Look in the material below for the line with "const group = new THREE.Group();" and the line with "obj.matrix_world = Matrix.Identity(4)", then set down exactly those two lines and all lines between, nothing more.
## start Recorded data
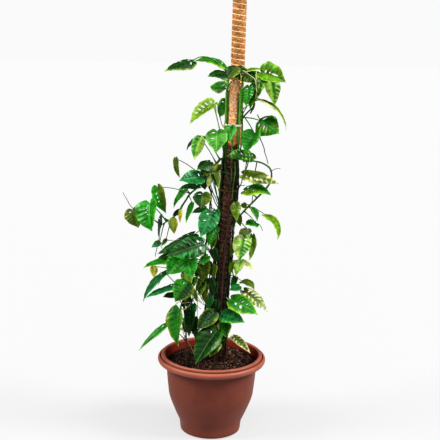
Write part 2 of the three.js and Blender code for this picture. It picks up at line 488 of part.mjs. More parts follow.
function leafGeometry(leaf) {
  const large = leaf.wide >= LARGE_LEAF;
  const midrib = large ? BIG_MIDRIB : SMALL_MIDRIB;
  const edge = large ? BIG_EDGE : SMALL_EDGE;
  const { point } = blade(leaf);
  const flat = [];
  for (const side of [1, -1]) {
    const holes = HOLE_ORDER.slice(0, leaf.holes).filter((hole) => hole[0] === side).map((hole) => hole[1]);
    for (const cell of halfCells(side, edge, midrib, holes)) {
      for (const triangle of cellTriangles(cell)) {
        flat.push(side > 0 ? triangle : triangle.slice().reverse());
      }
    }
  }
  const key = ([s, t]) => `${s.toFixed(5)},${t.toFixed(5)}`;
  const edges = new Map();
  for (const triangle of flat) {
    triangle.forEach((from, i) => {
      const to = triangle[(i + 1) % 3];
      edges.set(`${key(from)}|${key(to)}`, [from, to]);
    });
  }
  const points = [];
  const put = (corner, lift) => points.push(point(corner[0], corner[1], lift));
  for (const [a, b, c] of flat) {
    put(a, BLADE / 2);
    put(b, BLADE / 2);
    put(c, BLADE / 2);
    put(c, -BLADE / 2);
    put(b, -BLADE / 2);
    put(a, -BLADE / 2);
  }
  for (const [a, b] of edges.values()) {
    if (edges.has(`${key(b)}|${key(a)}`)) {
      continue;
    }
    put(b, BLADE / 2);
    put(a, BLADE / 2);
    put(a, -BLADE / 2);
    put(b, BLADE / 2);
    put(a, -BLADE / 2);
    put(b, -BLADE / 2);
  }
  return new THREE.BufferGeometry().setFromPoints(points);
}

function nearest(path, u, v) {
  let best = path[0];
  let least = Infinity;
  for (const point of path) {
    const [pu, pv] = seen(point);
    const away = (pu - u) ** 2 + (pv - v) ** 2;
    if (away < least) {
      least = away;
      best = point;
    }
  }
  return best;
}

function petiole(leaf, centres) {
  const root = nearest(centres, leaf.rootU, leaf.rootV);
  const { point } = blade(leaf);
  const end = point(0.04, 0, 0);
  const middle = root.clone().lerp(end, 0.6);
  middle.z += leaf.rise ?? PETIOLE_RISE * root.distanceTo(end);
  const size = leaf.wide >= LARGE_LEAF ? PETIOLE_RADIUS : PETIOLE_RADIUS * 0.8;
  return tube(new THREE.QuadraticBezierCurve3(root, middle, end), size, 3, 2);
}

function vine(name) {
  const stem = STEMS[name];
  const path = stemPath(name);
  const centres = stemCentres(path);
  let body = solid(tube(new THREE.CatmullRomCurve3(path), stem.radius, 5, stemSteps(path)));
  for (const values of LEAVES) {
    const leaf = row(values);
    if (leaf.vine === name) {
      body = body.add(solid(leafGeometry(leaf))).add(solid(petiole(leaf, centres)));
    }
  }
  for (const tendril of TENDRILS.filter((entry) => entry.vine === name)) {
    const way = curve(tendril.path);
    const sides = tendril.radius > SPIKE_RADIUS ? 4 : 3;
    body = body.add(solid(tube(way, tendril.radius ?? TENDRIL_RADIUS, sides, tendril.path.length)));
  }
  return body;
}

function innerRadius(z) {
  return along(POT_INSIDE.map(([r, h]) => [h, r]).reverse(), z);
}

function lathe(profile, segments) {
  const turned = new THREE.LatheGeometry(profile.map(([r, z]) => new THREE.Vector2(r, z)), segments);
  turned.rotateX(Math.PI / 2);
  return turned;
}

function outward(geometry) {
  const body = closed(geometry);
  const index = body.index.array;
  const position = body.attributes.position;
  let volume = 0;
  const [a, b, c] = [new THREE.Vector3(), new THREE.Vector3(), new THREE.Vector3()];
  for (let i = 0; i < index.length; i += 3) {
    a.fromBufferAttribute(position, index[i]);
    b.fromBufferAttribute(position, index[i + 1]);
    c.fromBufferAttribute(position, index[i + 2]);
    volume += a.dot(b.cross(c));
  }
  if (volume < 0) {
    for (let i = 0; i < index.length; i += 3) {
      [index[i + 1], index[i + 2]] = [index[i + 2], index[i + 1]];
    }
  }
  return body;
}

function pot() {
  const inside = [...POT_INSIDE, [90, POT_FLOOR], [0, POT_FLOOR]];
  let body = solid(outward(lathe([[0, 0], ...POT_OUTSIDE, ...POT_RIM, ...inside], POT_SEGMENTS)));
  for (let i = 0; i < DRAIN_HOLES; i += 1) {
    const angle = 2 * Math.PI * i / DRAIN_HOLES;
    const hole = new THREE.CylinderGeometry(DRAIN_RADIUS, DRAIN_RADIUS, 20, 8);
    hole.rotateX(Math.PI / 2);
    hole.translate(DRAIN_CIRCLE * Math.cos(angle), DRAIN_CIRCLE * Math.sin(angle), 0);
    body = body.subtract(solid(hole));
  }
  return body;
}

function bend(geometry, axis, y) {
  const position = geometry.attributes.position;
  for (let i = 0; i < position.count; i += 1) {
    position.setX(i, position.getX(i) + along(axis, position.getZ(i)));
    position.setY(i, position.getY(i) + y);
  }
  return geometry;
}

function levels(from, to, step) {
  const count = Math.max(1, Math.round((to - from) / step));
  return Array.from({ length: count + 1 }, (_, i) => from + (to - from) * i / count);
}

// Heights from foot to top with a stop wherever the axis changes direction.
function stops(axis, foot, top) {
  return [foot, ...axis.map(([z]) => z).filter((z) => z > foot && z < top), top];
}

// A coir sleeve: a scalloped round with a domed top, open below over its stake.
function sleeve(radius, foot, top, axis, y) {
  const bore = STAKE_RADIUS + CLEARANCE;
  const ceiling = top - STAKE_COVER + CLEARANCE;
  const rise = levels(foot, top - radius * 0.6, WRAP_PITCH);
  const outside = rise.map((z, i) => [radius - (i % 2 ? 0 : WRAP_DEPTH), z]);
  const dome = [[radius * 0.86, top - radius * 0.24], [radius * 0.5, top - radius * 0.05], [0, top]];
  const inside = [[0, ceiling], ...stops(axis, foot, ceiling).reverse().map((z) => [bore, z])];
  return solid(outward(bend(lathe([...inside, ...outside, ...dome], POLE_SEGMENTS), axis, y)));
}

function rod(foot, top, axis, y, radius) {
  const side = stops(axis, foot, top).map((z) => [radius, z]);
  return solid(outward(bend(lathe([[0, foot], ...side, [0, top]], POLE_SEGMENTS), axis, y)));
}

function ground(x, y) {
  const away = Math.hypot(x - 26, y - 6);
  const ridges = 1.8 * Math.sin(x / 9 + 2 * Math.sin(y / 17));
  const furrows = 1.6 * Math.sin(y / 8 + 1.7 * Math.sin(x / 13));
  const mound = MOUND_HEIGHT * Math.exp(-((away / MOUND_SPREAD) ** 2));
  return mound + ridges + furrows - 5 * (Math.hypot(x, y) / 140) ** 4;
}

function soilBody() {
  const walls = POT_INSIDE.map(([r, z]) => [r - SOIL_GAP, z]).reverse();
  const edge = innerRadius(SOIL_LEVEL) - SOIL_GAP;
  const top = [0.88, 0.7, 0.52, 0.36, 0.18].map((k) => [edge * k, SOIL_LEVEL]);
  const bottom = [[0, SOIL_FLOOR], [BASE_RADIUS, SOIL_FLOOR]];
  const profile = [...bottom, ...walls, [edge, SOIL_LEVEL], ...top, [0, SOIL_LEVEL]];
  const turned = outward(lathe(profile, POT_SEGMENTS));
  const position = turned.attributes.position;
  for (let i = 0; i < position.count; i += 1) {
    const [x, y] = [position.getX(i), position.getY(i)];
    if (position.getZ(i) > SOIL_LEVEL - 1 && Math.hypot(x, y) < edge - 1) {
      position.setZ(i, SOIL_LEVEL + ground(x, y));
    }
  }
  return solid(turned);
}

function burrow(path, radius) {
  const way = path.slice(0, 5);
  way[0].addScaledVector(way[1].clone().sub(way[0]).normalize(), -CLEARANCE);
  return solid(tube(new THREE.CatmullRomCurve3(way), radius + HOLE_CLEARANCE, 5, 3));
}

function soil() {
  let body = soilBody();
  body = body.subtract(rod(POLE_FOOT - CLEARANCE, 400, POLE_AXIS, POLE_Y, POLE_RADIUS + 2 * CLEARANCE));
  body = body.subtract(rod(STAKE_FOOT - CLEARANCE, 300, POLE_AXIS, POLE_Y, STAKE_RADIUS + CLEARANCE));
  for (const name of Object.keys(STEMS)) {
    body = body.subtract(burrow(stemPath(name), STEMS[name].radius));
  }
  return body.subtract(burrow(curve(STALK_PATH).points, STALK_RADIUS));
}

function dryStalk() {
  const path = curve(STALK_PATH);
  const head = new THREE.IcosahedronGeometry(STALK_HEAD, 1);
  head.scale(1.5, 1, 0.9);
  head.translate(...path.points[path.points.length - 1].toArray());
  return solid(tube(path, STALK_RADIUS, 5, 9)).add(solid(head));
}

// Where a path passes the height z.
function crossing(path, z) {
  const i = Math.max(1, path.findIndex((point) => point.z > z));
  const [low, high] = [path[i - 1], path[i]];
  return low.clone().lerp(high, (z - low.z) / (high.z - low.z));
}

// The round sections that a tie at height z goes round: the poles there and the stems beside them.
function bundle(z) {
  const poles = [{ x: along(POLE_AXIS, z), y: POLE_Y, radius: POLE_RADIUS }];
  if (z > REAR_FOOT) {
    poles.push({ x: along(REAR_AXIS, z), y: REAR_Y, radius: REAR_RADIUS });
  }
  const held = Object.keys(STEMS).filter((name) => (
    STEMS[name].path.some((point, i, path) => i > 0 && point[0] > z && path[i - 1][0] <= z)
  ));
  return [...poles, ...held.map((name) => {
    const { x, y } = crossing(stemPath(name), z);
    return { x, y, radius: STEMS[name].radius + STEM_SLACK };
  })];
}

function loopAround(rounds, margin) {
  return Array.from({ length: TIE_SIDES }, (_, i) => {
    const angle = 2 * Math.PI * i / TIE_SIDES;
    const [nx, ny] = [Math.cos(angle), Math.sin(angle)];
    const reach = (round) => round.x * nx + round.y * ny + round.radius;
    const far = rounds.reduce((best, round) => (reach(round) > reach(best) ? round : best));
    return new THREE.Vector2(far.x + (far.radius + margin) * nx, far.y + (far.radius + margin) * ny);
  });
}

function tie(z) {
  const rounds = bundle(z);
  const band = new THREE.Shape(loopAround(rounds, TIE_SLACK + TIE_THICKNESS));
  band.holes.push(new THREE.Path(loopAround(rounds, TIE_SLACK).reverse()));
  const ring = new THREE.ExtrudeGeometry(band, { depth: TIE_BAND, bevelEnabled: false, curveSegments: 1 });
  ring.translate(0, 0, z - TIE_BAND / 2);
  return solid(ring);
}

// The knot and its two loose ends on the upper tie, at the front left.
function knot(z) {
  const side = THREE.MathUtils.degToRad(KNOT_BEARING);
  const outer = loopAround(bundle(z), TIE_SLACK + TIE_THICKNESS);
  const spot = outer[Math.round(TIE_SIDES * (1 + KNOT_BEARING / 360))];
  const out = new THREE.Vector3(Math.cos(side), Math.sin(side), 0);
  const centre = new THREE.Vector3(spot.x, spot.y, z).addScaledVector(out, KNOT_RADIUS * 0.5);
  const ball = new THREE.IcosahedronGeometry(KNOT_RADIUS, 1);
  ball.translate(...centre.toArray());
  let body = solid(ball);
  for (const [drift, drop] of [[-9, 9], [-4, 15]]) {
    const end = centre.clone().add(new THREE.Vector3(drift, -3, -drop));
    const middle = centre.clone().lerp(end, 0.5).addScaledVector(out, 3);
    body = body.add(solid(tube(new THREE.QuadraticBezierCurve3(centre, middle, end), TAIL_RADIUS, 4, 3)));
  }
  return body;
}

function poleCoir() {
  return sleeve(POLE_RADIUS, POLE_FOOT, POLE_TOP, POLE_AXIS, POLE_Y);
}

function poleStake() {
  return rod(STAKE_FOOT, POLE_TOP - STAKE_COVER, POLE_AXIS, POLE_Y, STAKE_RADIUS);
}

function rearPoleCoir() {
  return sleeve(REAR_RADIUS, REAR_FOOT, REAR_TOP, REAR_AXIS, REAR_Y);
}

function rearPoleStake() {
  return rod(REAR_STAKE_FOOT, REAR_TOP - STAKE_COVER, REAR_AXIS, REAR_Y, STAKE_RADIUS);
}

function upperTie() {
  return tie(TIE_HEIGHTS.tie_upper).add(knot(TIE_HEIGHTS.tie_upper));
}

const group = new THREE.Group();
group.add(named('pot', geometryOf(pot()), 0x6e372d, 0.5));
group.add(named('soil', geometryOf(soil()), 0x231914, 0.95));
group.add(named('pole_coir', geometryOf(poleCoir()), 0x8a5a34, 0.95));
group.add(named('pole_stake', geometryOf(poleStake()), 0xb08a5c, 0.7));
group.add(named('rear_pole_coir', geometryOf(rearPoleCoir()), 0xc68c50, 0.95));
group.add(named('rear_pole_stake', geometryOf(rearPoleStake()), 0xb08a5c, 0.7));
for (const name of Object.keys(STEMS)) {
  group.add(named(name, geometryOf(vine(name)), 0x3c7a2a, 0.45));
}
group.add(named('dry_stalk', geometryOf(dryStalk()), 0xc88a4a, 0.8));
group.add(named('tie_upper', geometryOf(upperTie()), 0xe6d2c0, 0.7));
group.add(named('tie_lower', geometryOf(tie(TIE_HEIGHTS.tie_lower)), 0xe6d2c0, 0.7));

export default group;
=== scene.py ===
"""Looks of the potted climbing Monstera adansonii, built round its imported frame.

Lengths in the tables are millimetres, as in the part's own source, and go to metres when a mesh is made.
"""

import math
import random
from collections import namedtuple

import bmesh
import bpy
from mathutils import Matrix, Vector, noise
from mathutils.geometry import delaunay_2d_cdt


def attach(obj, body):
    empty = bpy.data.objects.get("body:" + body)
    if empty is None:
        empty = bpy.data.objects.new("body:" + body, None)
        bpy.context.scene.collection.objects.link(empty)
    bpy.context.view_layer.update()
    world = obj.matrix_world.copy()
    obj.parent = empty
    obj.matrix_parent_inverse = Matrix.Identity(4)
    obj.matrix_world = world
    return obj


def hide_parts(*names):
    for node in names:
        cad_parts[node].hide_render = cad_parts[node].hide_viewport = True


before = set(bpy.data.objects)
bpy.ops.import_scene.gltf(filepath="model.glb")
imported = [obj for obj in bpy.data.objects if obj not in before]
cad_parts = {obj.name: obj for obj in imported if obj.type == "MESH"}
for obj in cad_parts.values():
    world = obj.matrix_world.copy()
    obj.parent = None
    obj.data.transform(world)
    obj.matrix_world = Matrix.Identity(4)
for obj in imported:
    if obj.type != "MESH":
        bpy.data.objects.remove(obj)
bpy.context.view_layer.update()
MM = 0.001

# The reference view: the eye, its tilt and roll, and its focal length in picture units.
EYE = Vector((17, -3300, 1480))
TILT = math.radians(13.17)
ROLL = math.radians(1.35)
FOCAL = 1070
FRAME_SIZE = 440
SENSOR = 36
VIEW_CENTRE = 220
AHEAD = Vector((0, math.cos(TILT), -math.sin(TILT)))
ABOVE = Vector((0, math.sin(TILT), math.cos(TILT)))
RIGHT = Vector((1, 0, 0))
VIEW_RIGHT = RIGHT * math.cos(ROLL) + ABOVE * math.sin(ROLL)
VIEW_UP = ABOVE * math.cos(ROLL) - RIGHT * math.sin(ROLL)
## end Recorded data
§ **Finished exercise**
const group = new THREE.Group();
group.add(named('pot', geometryOf(pot()), 0x6e372d, 0.5));
group.add(named('soil', geometryOf(soil()), 0x231914, 0.95));
group.add(named('pole_coir', geometryOf(poleCoir()), 0x8a5a34, 0.95));
group.add(named('pole_stake', geometryOf(poleStake()), 0xb08a5c, 0.7));
group.add(named('rear_pole_coir', geometryOf(rearPoleCoir()), 0xc68c50, 0.95));
group.add(named('rear_pole_stake', geometryOf(rearPoleStake()), 0xb08a5c, 0.7));
for (const name of Object.keys(STEMS)) {
  group.add(named(name, geometryOf(vine(name)), 0x3c7a2a, 0.45));
}
group.add(named('dry_stalk', geometryOf(dryStalk()), 0xc88a4a, 0.8));
group.add(named('tie_upper', geometryOf(upperTie()), 0xe6d2c0, 0.7));
group.add(named('tie_lower', geometryOf(tie(TIE_HEIGHTS.tie_lower)), 0xe6d2c0, 0.7));

export default group;
=== scene.py ===
"""Looks of the potted climbing Monstera adansonii, built round its imported frame.

Lengths in the tables are millimetres, as in the part's own source, and go to metres when a mesh is made.
"""

import math
import random
from collections import namedtuple

import bmesh
import bpy
from mathutils import Matrix, Vector, noise
from mathutils.geometry import delaunay_2d_cdt


def attach(obj, body):
    empty = bpy.data.objects.get("body:" + body)
    if empty is None:
        empty = bpy.data.objects.new("body:" + body, None)
        bpy.context.scene.collection.objects.link(empty)
    bpy.context.view_layer.update()
    world = obj.matrix_world.copy()
    obj.parent = empty
    obj.matrix_parent_inverse = Matrix.Identity(4)
    obj.matrix_world = world
    return obj


def hide_parts(*names):
    for node in names:
        cad_parts[node].hide_render = cad_parts[node].hide_viewport = True


before = set(bpy.data.objects)
bpy.ops.import_scene.gltf(filepath="model.glb")
imported = [obj for obj in bpy.data.objects if obj not in before]
cad_parts = {obj.name: obj for obj in imported if obj.type == "MESH"}
for obj in cad_parts.values():
    world = obj.matrix_world.copy()
    obj.parent = None
    obj.data.transform(world)
    obj.matrix_world = Matrix.Identity(4)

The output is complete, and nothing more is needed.